Nach Angaben des Gerichtspräsidenten Roland Rixecker sanken die Monatsbeträge von 46.000 auf 39.600 Euro, nachdem auf Antrag von SPD und CDU die Gewichtung der“ Zuschussbestandteile“ verändert worden waren. Konkret seien der Grundbetrag gesenkt und Oppositionsbonus und Kopfbetrag erhöht worden.
„Unwucht ausgeglichen“
Laut Raphael Schäfer (CDU) ging es darum, eine „Unwucht“ auszugleichen, die durch eine Verringerung der Zahl der Fraktionen nach der Landtagswahl 2022 entstanden sei. Nach Angaben von Rechtsanwalt Georg Hermes, der den Landtag vertritt, hatte die AfD-Fraktion dadurch 100.000 Euro zusätzlich erhalten: Ein „Segen, der ihr plötzlich in den Schoß gefallen“ sei, und der dann im Haushalt 2023 wieder weggefallen sei.
Der Anwalt der AfD-Fraktion, Peter Richter, sprach dagegen von einer „Nacht-und-Nebel-Aktion“ und Willkür. Die Abgeordneten von CDU und SPD forderte er auf, zuzugeben, „dass es nur darum ging, der AfD Gelder wegzunehmen, weil man die AfD nicht leiden kann“.
Die SPD-Landtagsabgeordnete Martina Hölzner sagte, die AfD habe die Möglichkeit gehabt, sich im Haushaltsausschuss zu der geplanten Verteilung der Mittel zu äußern oder einen Abänderungsantrag zu stellen. Dies habe sie nicht getan.
Nur fünf Sitze im Untersuchungsausschuss
Ein weiteres Verfahren richtet sich gegen den vor einem Jahr gefassten Beschluss zur Größe und Zusammensetzung des sogenannten Yeboah-Untersuchungsausschusses.
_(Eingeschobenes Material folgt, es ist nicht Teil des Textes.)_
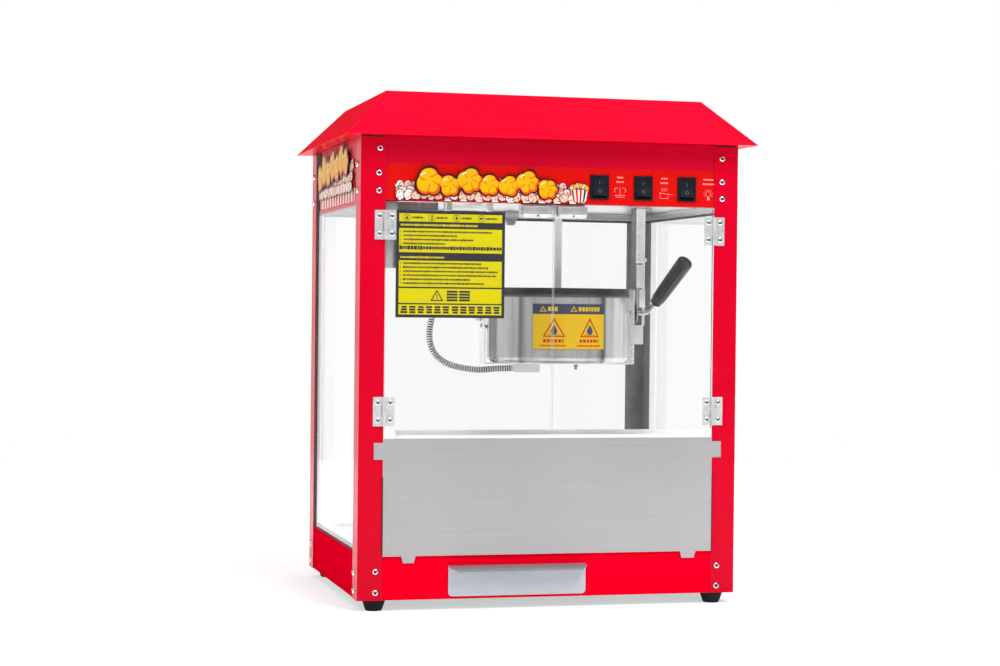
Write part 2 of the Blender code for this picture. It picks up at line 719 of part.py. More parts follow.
def rocker_outline():
    """Side view of a rocker about its pivot, with its upper half pressed in (y, z)."""
    half = 0.0120
    neutral = [
        (-0.0070, half), (-0.0052, 0), (-0.0070, -half), (-0.0010, -half),
        (0.0035, -0.0040), (0.0035, 0.0040), (-0.0010, half)]
    cos = math.cos(ROCKER_THROW / 2)
    sin = math.sin(ROCKER_THROW / 2)
    return [(y * cos + z * sin, z * cos - y * sin) for y, z in neutral]


# ---------------------------------------------------------------- kettle
def turned_on_pivot(name, profile, material, steps):
    """A closed profile of (radius, height above the ground), turned about the kettle's middle."""
    about_pivot = [(radius, height - PIVOT_HEIGHT) for radius, height in profile]
    turned(name, about_pivot, material, (KETTLE_X, 0, PIVOT_HEIGHT), steps, closed=True)


def kettle_shell():
    """Spun outer shell with a rounded lower edge."""
    r = KETTLE_RADIUS
    wall = 0.001
    low = KETTLE_BOTTOM
    bend = 0.008
    outer = [(r, KETTLE_RIM)] + arc(r - bend, low + bend, bend, 0, -90, 3) + [(0, low)]
    inner = [(0, low + wall)] + arc(r - bend, low + bend, bend - wall, -90, 0, 2) + [(r - wall, KETTLE_RIM)]
    turned_on_pivot("kettle_shell", outer + inner, STEEL, 40)


def kettle_pan():
    """Popping pan with a flange that rests on the shell's rim."""
    wall = 0.0012
    flange_low = KETTLE_RIM + GAP
    flange_high = flange_low + THIN_SHEET
    bend = 0.010
    r = PAN_RADIUS
    corner = (r - bend, PAN_BOTTOM + bend)
    profile = [(KETTLE_RADIUS, flange_high), (KETTLE_RADIUS, flange_low), (r, flange_low)]
    profile += arc(*corner, bend, 0, -90, 2) + [(0, PAN_BOTTOM), (0, PAN_BOTTOM + wall)]
    profile += arc(*corner, bend - wall, -90, 0, 2) + [(r - wall, flange_high)]
    turned_on_pivot("kettle_pan", profile, STEEL, 40)


def heater_ring():
    """Ring heater clamped under the pan."""
    top = PAN_BOTTOM - GAP
    low = top - 0.009
    outer = 0.072
    inner = 0.030
    turned_on_pivot("heater_ring", [(outer, top), (outer, low), (inner, low), (inner, top)], DARK_STEEL, 32)


def kettle_cradle():
    """Strap under the kettle; its arms carry the left pivot pin and the handle."""
    inner = ARM_OFFSET
    outer = ARM_OFFSET + 0.002
    strap_top = KETTLE_BOTTOM - GAP - PIVOT_HEIGHT
    strap_low = strap_top - 0.002
    arm_top = BRIDGE_BOTTOM - GAP - PIVOT_HEIGHT
    width = 0.030
    outline = [
        (-outer, strap_low), (outer, strap_low), (outer, arm_top), (inner, arm_top),
        (inner, strap_top), (-inner, strap_top), (-inner, arm_top), (-outer, arm_top)]
    strap = extruded_mesh((outline,), width, facing="Y")
    pin_length = HANGER_OFFSET + 0.0055 - inner
    pin = cylinder_mesh(PIVOT_PIN_RADIUS, pin_length, (-(inner + pin_length / 2), 0, 0), "X", 16)
    handle_hole = cylinder_mesh(HANDLE_RADIUS + GAP, 0.02, (inner, 0, 0), "X", 16)
    mesh = combine(strap, joined=(pin,), cut=(handle_hole,))
    add_mesh("kettle_cradle", mesh, ZINC, (KETTLE_X, 0, PIVOT_HEIGHT))


def kettle_handle():
    """Bent rod that turns the kettle; its level end is the right pivot."""
    along = (HANDLE_TIP - HANDLE_BEND).normalized()
    start = Vector((KETTLE_X + ARM_OFFSET - 0.002, 0, PIVOT_HEIGHT))
    bend_reach = 0.010
    before = HANDLE_BEND - Vector((bend_reach, 0, 0))
    after = HANDLE_BEND + along * bend_reach
    bend = []
    steps = 6
    for i in range(steps + 1):
        t = i / steps
        bend.append(before * (1 - t) ** 2 + HANDLE_BEND * 2 * t * (1 - t) + after * t ** 2)
    end = HANDLE_BEND + along * 0.075
    tube("kettle_handle", [start, *bend, end], HANDLE_RADIUS, STEEL, 3, (KETTLE_X, 0, PIVOT_HEIGHT))


def handle_grip():
    """Tapered plastic grip with a blind bore for the rod."""
    along = (HANDLE_TIP - HANDLE_BEND).normalized()
    length = 0.088
    low = 0.0080
    high = 0.0112
    bore = HANDLE_RADIUS + GAP
    depth = 0.054
    profile = [
        (0, length), (high - 0.004, length), (high - 0.0012, length - 0.0012), (high, length - 0.004),
        (low, 0.003), (low - 0.0015, 0), (bore, 0), (bore, depth), (0, depth)]
    item = turned("handle_grip", profile, GRIP, HANDLE_TIP - along * length, steps=24)
    item.rotation_mode = "QUATERNION"
    item.rotation_quaternion = along.to_track_quat("Z", "Y")


def lids():
    """Two flat-topped lid halves; each one's origin is on its hinge line beside the bridge."""
    hinge_offset = 0.0126
    skirt = 0.0075
    radius = LID_RADIUS
    start = math.degrees(math.asin(hinge_offset / radius))
    for end, turn in (("front", math.pi), ("rear", 0.0)):
        form = bmesh.new()
        rim = [
            form.verts.new((x, y - hinge_offset, 0))
            for x, y in arc(0, 0, radius, start, 180 - start, 24)]
        form.faces.new(rim)
        edges = [form.edges.get((a, b)) for a, b in zip(rim, rim[1:])]
        pulled = bmesh.ops.extrude_edge_only(form, edges=edges)["geom"]
        for part in pulled:
            if isinstance(part, bmesh.types.BMVert):
                part.co.z -= skirt
        bmesh.ops.recalc_face_normals(form, faces=form.faces)
        top_face = max(form.faces, key=lambda face: face.calc_area())
        if top_face.normal.z < 0:
            bmesh.ops.reverse_faces(form, faces=form.faces)
        mesh = bpy.data.meshes.new(f"{end}_lid")
        form.to_mesh(mesh)
        form.free()
        sign = 1 if turn == 0 else -1
        item = add_mesh(f"{end}_lid", mesh, DARK_STEEL, (KETTLE_X, sign * hinge_offset, LID_TOP))
        item.rotation_euler = (0, 0, turn)
        solidify = item.modifiers.new("sheet", "SOLIDIFY")
        solidify.thickness = THIN_SHEET
        solidify.offset = -1.0
        solidify.use_even_offset = True


def lid_bridge():
    """Flat bar across the kettle that carries the lids and the stirrer's bearing."""
    half = ARM_OFFSET + 0.002
    width = 0.0244
    outline = rectangle(-half, half, -width / 2, width / 2)
    hole = circle(0, 0, STIRRER_RADIUS + 0.0007, 16)
    thickness = 0.0018
    extrusion("lid_bridge", (outline, hole), thickness, ZINC, (KETTLE_X, 0, BRIDGE_BOTTOM + thickness / 2))


def stirrer():
    """Stirring shaft with two paddles in the pan and a driving tang at its top."""
    paddle_bottom = PAN_BOTTOM + 0.0022
    shoulder = STIRRER_TOP - 0.0035
    length = shoulder - paddle_bottom
    shaft = cylinder_mesh(STIRRER_RADIUS, length, (0, 0, paddle_bottom + length / 2), sides=16)
    tang = box_mesh((0.008, 0.003, 0.008), (0, 0, STIRRER_TOP - 0.004))
    reach = PAN_RADIUS - 0.008
    blade = 0.007
    paddle = box_mesh((2 * reach, blade, 0.005), (0, 0, paddle_bottom + 0.0026))
    scraper = box_mesh((blade, 1.3 * reach, 0.0044), (0, 0, paddle_bottom + 0.0027))
    mesh = combine(shaft, joined=(tang, paddle, scraper))
    add_mesh("stirrer", mesh, STEEL, (KETTLE_X, 0, 0))


def terminal_box():
    """Junction box under the kettle, where the conduit ends."""
    strap = 0.002
    top = KETTLE_BOTTOM - 2 * GAP - strap
    height = 0.0115
    half_depth = 0.015
    low_x, high_x = -0.004, 0.033
    box("terminal_box", (low_x, -half_depth, top - height), (high_x, half_depth, top), ZINC, 0.0015)


# ---------------------------------------------------------------- hanging gear
def hangers():
    """Two flat bars that hang the kettle from the ceiling."""
    thickness = 0.003
    top = CEILING_BOTTOM - GAP
    foot = 0.022
    bottom = PIVOT_HEIGHT - 0.013
    for side, sign in (("left", -1), ("right", 1)):
        near = sign * HANGER_OFFSET
        far = near + sign * thickness
        end = near + sign * foot
        outline = [
            (near, bottom), (far, bottom), (far, top - thickness), (end, top - thickness),
            (end, top), (near, top)]
        strip = extruded_mesh((outline,), 0.024, facing="Y")
        hole = cylinder_mesh(PIVOT_PIN_RADIUS + 0.0008, 0.02, (near, 0, PIVOT_HEIGHT), "X", 16)
        add_mesh(f"{side}_hanger", combine(strip, cut=(hole,)), ZINC, (KETTLE_X, 0, 0))


def drive_shaft():
    """Driven stub that comes through the ceiling, with its coupling cup."""
    low = STIRRER_TOP + 0.0012
    cup_top = low + 0.011
    top = CEILING_BOTTOM + 0.011
    cup = 0.0085
    shaft = 0.0050
    profile = [(0, top), (shaft, top), (shaft, cup_top), (cup, cup_top), (cup, low), (0, low)]
    turned("drive_shaft", profile, STEEL, (KETTLE_X, 0, 0), steps=16)


def gear_motor():
    """Gear motor on the ceiling, inside the header."""
    low = CEILING_BOTTOM + SHEET + GAP
    box_height = 0.026
    motor_length = 0.040
    motor_low = low + box_height - 0.002
    gearbox = box_mesh((0.072, 0.060, box_height), (0, 0, low + box_height / 2))
    motor = cylinder_mesh(0.027, motor_length, (0, 0, motor_low + motor_length / 2), sides=24)
    socket = cylinder_mesh(0.0054, 0.030, (0, 0, low - 0.004), sides=16)
    mesh = combine(gearbox, joined=(motor,), cut=(socket,))
    add_mesh("gear_motor", mesh, ZINC, (KETTLE_X, 0, 0))


def lamp():
    """Tubular lamp between the ends of its holder, under the ceiling."""
    top = CEILING_BOTTOM - GAP
    half = 0.032
    end = 0.007
    low = top - LAMP_HOLDER_DEPTH
    bar = top - 0.003
    outline = [
        (-half, low), (-half + end, low), (-half + end, bar), (half - end, bar),
        (half - end, low), (half, low), (half, top), (-half, top)]
    extrusion("lamp_holder", (outline,), LAMP_HOLDER_DEPTH, WHITE, (LAMP_X, LAMP_Y, 0), "Y")
    length = 2 * (half - end - GAP)
    mesh = cylinder_mesh(0.004, length, axis="X", sides=16)
    add_mesh("lamp_tube", mesh, LAMP, (LAMP_X, LAMP_Y, low + 0.005), smooth=True)


def conduit():
    """Flexible metal conduit from the ceiling to the box under the kettle."""
    tube("conduit", smooth_route(CONDUIT_ROUTE, 2), CONDUIT_RADIUS, ZINC, 2)


def build():
    clear_scene()
    for make in (
            base_pan, power_gland, feet, floor_deck, sifter_screen,
            posts, front_header, header_band, ceiling_plate, roof, fixed_glass,
            hinges, doors, door_catches, front_baffle, drawer_front, drawer_tray, drawer_guide,
            switches, kettle_shell, kettle_pan, heater_ring, kettle_cradle, kettle_handle, handle_grip,
            lids, lid_bridge, stirrer, terminal_box, hangers, drive_shaft, gear_motor, lamp, conduit):
        make()


build()
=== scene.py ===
"""Looks of the countertop popcorn machine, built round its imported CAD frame.

Metres, +Z up, the front faces -Y. Every piece is made in the row frame and rides on a CAD body.
"""
import math
import random

import bmesh
import bpy
from mathutils import Matrix, Vector


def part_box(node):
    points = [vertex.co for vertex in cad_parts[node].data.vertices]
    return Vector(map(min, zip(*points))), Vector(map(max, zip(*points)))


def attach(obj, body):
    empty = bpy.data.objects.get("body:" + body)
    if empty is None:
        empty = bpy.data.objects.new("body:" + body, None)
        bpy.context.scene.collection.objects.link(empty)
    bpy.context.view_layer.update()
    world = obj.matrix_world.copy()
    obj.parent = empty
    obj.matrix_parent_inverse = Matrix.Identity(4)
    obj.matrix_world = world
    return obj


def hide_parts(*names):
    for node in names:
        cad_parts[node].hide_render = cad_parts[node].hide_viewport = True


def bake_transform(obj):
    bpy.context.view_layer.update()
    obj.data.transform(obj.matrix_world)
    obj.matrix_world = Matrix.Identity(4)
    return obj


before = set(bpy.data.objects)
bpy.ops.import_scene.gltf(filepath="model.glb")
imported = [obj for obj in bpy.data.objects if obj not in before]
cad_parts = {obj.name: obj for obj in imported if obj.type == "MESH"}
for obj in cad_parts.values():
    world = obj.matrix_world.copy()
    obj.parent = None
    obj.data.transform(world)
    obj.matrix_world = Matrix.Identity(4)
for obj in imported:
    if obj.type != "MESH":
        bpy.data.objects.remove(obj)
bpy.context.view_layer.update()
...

Im Fokus steht ein Brandanschlag im September 1991 auf ein Asylbewerberheim in Saarlouis, bei dem der Ghanaer Samuel Yeboah ums Leben kam.
Weil der Ausschuss nur mit fünf ordentlichen Mitgliedern besetzt ist, von denen drei der SPD und zwei der CDU angehören, sieht die AfD eine Verletzung ihrer Rechte. Nach Ansicht von Rechtsanwalt Richter geht es bei beiden Verfahren vor dem Verfassungsgericht um Benachteiligung: einmal in finanzieller Sicht, außerdem im Hinblick auf parlamentarische Mitwirkungsmöglichkeiten. Er kenne keinen einzigen Fall, in dem eine Fraktion aus einem Untersuchungsausschuss herausgehalten worden wäre. Dies habe ein „Geschmäckle“.
Rechtsanwalt Christofer Lenz, der den Landtag in diesem zweiten Verfahren vertritt, argumentierte, die Entscheidung, den Ausschuss nur mit fünf statt sieben Mitgliedern zu besetzen, sei „verfassungsrechtlich nicht zu beanstanden“. Hätten in einem siebenköpfigen Ausschuss die AfD-Fraktion, die im Landtag über drei Abgeordnete verfüge, einen Sitz erhalten, und die CDU, die 19 Mitglieder hat, nur zwei Sitze, wäre das seiner Ansicht nach unverhältnismäßig.
Gericht hat großen Beratungsbedarf
Gerichtspräsident Rixecker wies darauf hin, dass Untersuchungsausschüsse Eingriffsbefugnisse gegenüber Bürgerinnen und Bürgern haben: Sie könnten sie vorladen, sie zwingen, auszusagen, und könnten Informationen einfordern, die das Persönlichkeitsrecht Einzelner beträfen. Durch eine Änderung der Sitze sei es möglich, Minderheitenkombinationen zu erhalten, die in der Lage seien, „in die Freiheitsrechte von Bürgern einzugreifen. Das ist denkbar, das muss man immer im Kopf haben“.
Die Untersuchungsausschuss-Vorsitzende Sevim Kaya-Karadag (SPD) sagte, es gebe eine „sachliche, konstruktive Zusammenarbeit mit allen Mitgliedern“ im Ausschuss. Ein AfD-Abgeordneter sei als beratendes Mitglied im Ausschuss vertreten.
Nach Angaben von Präsident Rixecker hat das Gericht noch großen Beratungsbedarf. Eine Entscheidung soll in den nächsten drei Monaten schriftlich bekanntgegeben werden.